Das Unternehmen Ajo Motorsport blickt jetzt auf insgesamt 95 GP-Siege, die Hälfte wurde auf KTM-Motorrädern eingefahren. Die 100-Siege-Marke könnte im August (drei Grand Prix) oder September geknackt werden.
Der finnische Teambesitzer Aki Ajo ist momentan stark damit beschäftigt, bei seinen Fahrern und in seinem Team auf die Euphorie-Bremse zu treten. Der Skandinavier ist ein Meister des Understatements.
Als Remy Gardner in Doha beim Katar-Test als Zweiter im März nur 0,048 sec auf die Bestzeit von Sam Lowes verlor und Moto2-Aufsteiger Raúl Fernandez bei diesem Test auf dem Losail Circuit gleich mit Platz 8 überraschte, betonte Red Bull-Teamchef Aki Ajo: «Wir haben noch kein Rennen bestritten.»
Aber bisher liefern die Ajo-Schützlinge an jedem Rennwochenende makellose Leistungen ab. Acosta gewann in Doha sogar trotz eines Pit-Lane-Penaltys, also trotz Verbannung beim Start in die Boxengasse!
In der Moto3-Klasse ging die Dominanz von Ajo bereits beim Katar-Test im März los: Bestzeit fuhr Ajo-Schützling Jaume Masia vor seinem Teamkollegen Pedro Acosta (17), der 2021 als Red Bull-Rookies-Cup-Sieger im GP-Sport debütiert.
Mischung aus Erfahrung und jungen Talenten
Teambesitzer Aki Ajo ist überzeugt, in beiden Kategorien eine gute Mischung von Erfahrung und Talent im Aufgebot zu haben. Dabei erlebte die Ajo-Truppe in der Moto3-Klasse nach Brad Binders Titelgewinn 2016 drei magere Jahre. Doch im Vorjahr stellte Raúl Fernandez, der Junioren-Weltmeister von 2018, sein Talent unter Beweis: Er gewann die Grand Prix in Valencia und Portimão, wurde WM-Vierter – und dann ein Jahr früher als geplant in die Moto2-WM befördert, als Teamkollege von Gardner.

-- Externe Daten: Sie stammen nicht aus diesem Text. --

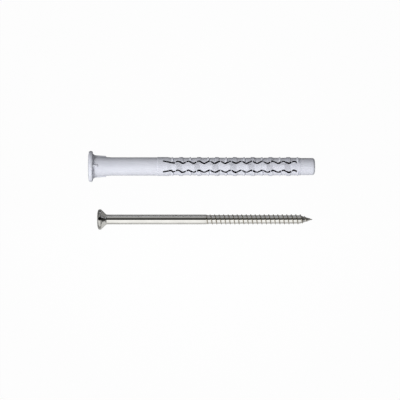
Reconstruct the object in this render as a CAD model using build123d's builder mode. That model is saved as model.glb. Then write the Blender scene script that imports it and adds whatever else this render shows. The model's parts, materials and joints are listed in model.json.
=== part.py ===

Ajo erkennt aber immer noch gewisse Schwächen bei seinen Fahrern, und er predigt ihnen täglich, dass nur die Zuverlässigkeit und Konstanz zum Ziel führt, also zum Titelgewinn. «Die Konstanz und Beständigkeit müssen wir wie eine Waffe nutzen», sagt Ajo.
«Auch wenn es den jungen Fahrer nicht immer gelingt – für mich ist das die Arbeitsweise, die zum Ziel führt», betont der erfolgreiche Teambesitzer, Talent Scout und Weltmeister-Macher. «Besonders in der Moto2 ist der Fokus auf die Konstanz richtungsweisend und zielführend. Du musst von der ersten Runde im FP1 bis zur letzten Runde im Warm-up alles tun, um für die Renndistanz die bestmögliche Beständigkeit zu erreichen. Das ist der Schlüssel zum Erfolg in der Moto2-Kategorie. Und sicher gilt das auch später in der MotoGP.»
Aki Ajo: «Rául hat den nötigen Speed»
Obwohl Fernández in seinem ersten Moto2-Jahr inzwischen drei GP-Siege errungen hat und WM-Leader Remy Gardner (sechste Moto2-Saison!) schon mehrmals tüchtig eingeheizt hat, will Aki Ajo im Zusammenhang mit dem außergewöhnlich begnadeten Spanier nicht über etwaige Titelchancen reden. «Raúl hat bisher allerdings bewiesen, dass er den nötigen Speed hat. In den nächsten Monaten werden wir sehen, ob er für den Titelgewinn bereit ist.»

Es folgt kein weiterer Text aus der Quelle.